A arte torna-se essencial como estratégia para reinvenção das práticas pedagógicas da escola, ao trazer em sua essência a possibilidade de cultivarmos a expressão artística como meio para nos relacionarmos com o mundo. […] Além de não ser fácil, do ponto de vista pedagógico, a inserção de novos processos criativos como a arte, existe um risco da prática de fazer filmes na escola em se tornar uma modalidade específica de ensino, com fórmulas, dispositivos rígidos ou intelectualizados, cabível de desenvolver neste campo uma cultura da reprodução, e não reinvenção, do que é experienciado em outros lugares.

(ATAIDES, p.33, 2021)

O vídeo é um potente caminho para a expressão e o protagonismo de jovens e crianças. A partir de um pequeno impulso técnico e ao trazer familiaridade com as câmeras e recursos, temos em mãos uma ferramenta de transformação e construção de identidades. Nesse sentido, é importante tomarmos conhecimento das possibilidades disponíveis e ficar atento ao fato de que existem centenas de tutorias disponíveis em sites como o YouTube que permitir aprender com outros tipos de pessoas que querem ajudar a outras neste caminho sociotécnico do mundo das telas.

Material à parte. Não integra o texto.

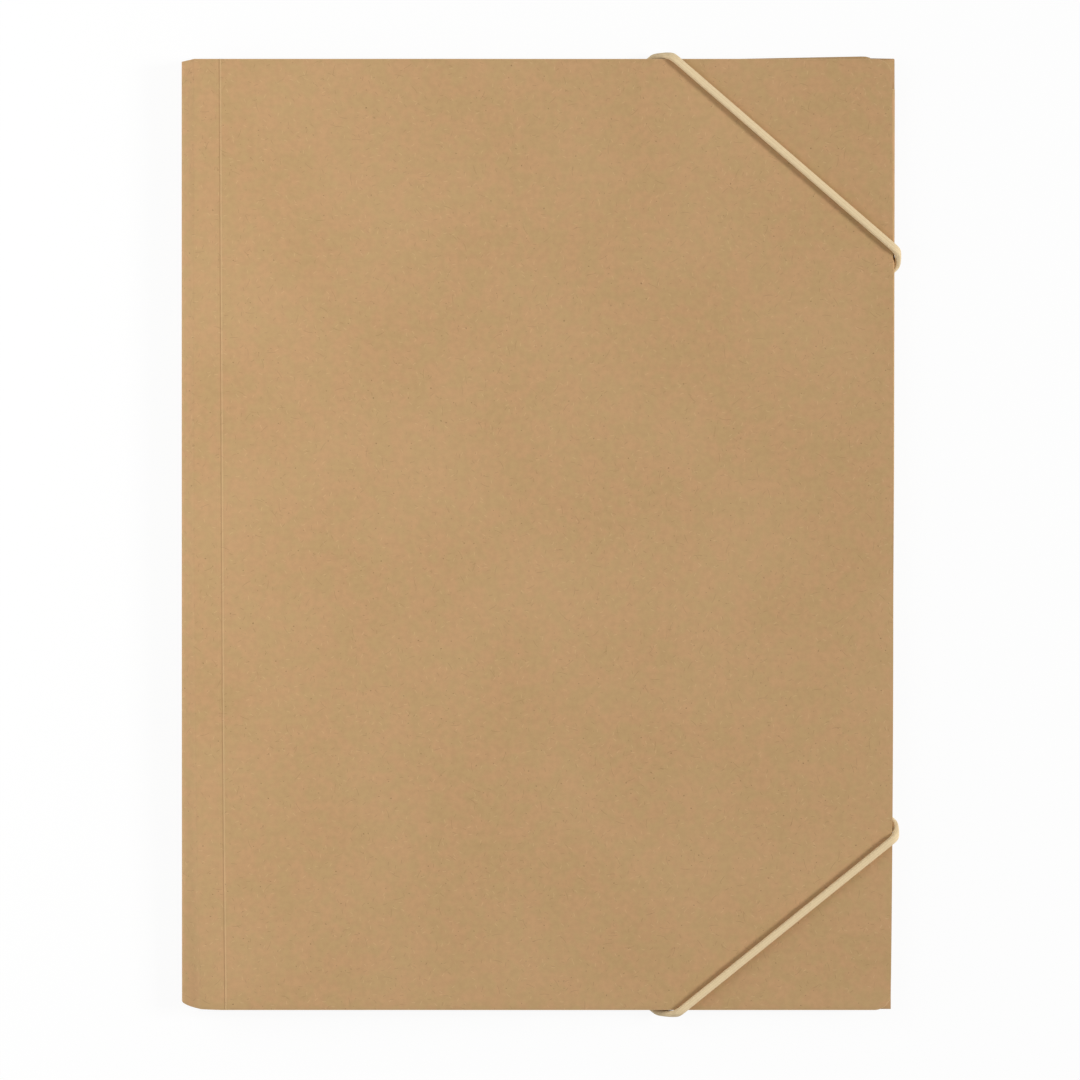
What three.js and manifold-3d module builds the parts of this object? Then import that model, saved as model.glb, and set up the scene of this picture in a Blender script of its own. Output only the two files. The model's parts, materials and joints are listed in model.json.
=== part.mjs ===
// A4 three-flap elastic folder in kraft board, lying closed on its back with the front cover up.
// Millimetres. X runs from the spine to the fore-edge, Y from foot to head, Z up off the table.

import * as THREE from "three";
import { mergeVertices } from "three/addons/utils/BufferGeometryUtils.js";
import Module from "manifold-3d";

const wasm = await Module();
wasm.setup();

// Stock
const BOARD = 0.5; // thickness of the kraft board
const CORD = 2.6; // thickness of the round elastic
const CORD_SIDES = 8;
const TOUCH = 0.3; // clearance between pieces that lie on each other

// Closed folder, seen from the front
const WIDTH = 239.8; // spine to fore-edge
const HEIGHT = 320; // head to foot
const SPINE_DEPTH = 9.6; // outside of the back panel to outside of the spine's front ridge
const SPINE_BULGE = 4.6; // how far the spine strip bows out past its two ridges
const CREASE_HEAD = 12.7; // scored crease of the front cover, from the spine's outside, at the head
const CREASE_FOOT = 14.2; // the same at the foot
const COVER_SETBACK = 0.5; // front cover's fore-edge, behind the fold of the side flap
const COVER_CORNER = 5.5; // radius of the front cover's two outer corners

// Flaps, folded in from three edges of the back panel
const END_FLAP_DEPTH = 75; // head and foot flaps, from the fold to the free edge
const END_FLAP_FROM_SPINE = 12; // start of the fold, from the spine's outside
const END_FLAP_FROM_FORE_EDGE = 8; // end of the fold, from the fore-edge
const SIDE_FLAP_DEPTH = 100;
const SIDE_FLAP_FROM_END = 10; // ends of its fold, from head and foot
const FLAP_TAPER = 12; // how far a flap's sides slope in over its depth
const FLAP_CORNER = 9; // radius of a flap's free corners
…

Mas isso não significa que precisamos ficar engessados nos padrões que vemos e aprendemos. Podemos usar as receitas para aprender, repetir, improvisar e ir além. Como fez o poeta Manoel de Barros em seu O livro das Ignorãças: Repetir repetir – até ficar diferente. Repetir é um dom do estilo. (BARROS, p.11, 2009)

REFERÊNCIAS BIBLIOGRÁFICAS:
ATAIDES, Igor Amin. Como educar as crianças no mundo das telas?. São Gonçalo do Rio das Pedras/Serro-MG: Aletria Editora, 2021.

BARROS, Manoel de. O livro das ignorãças. 11.ed. Rio de Janeiro: Record, 2004.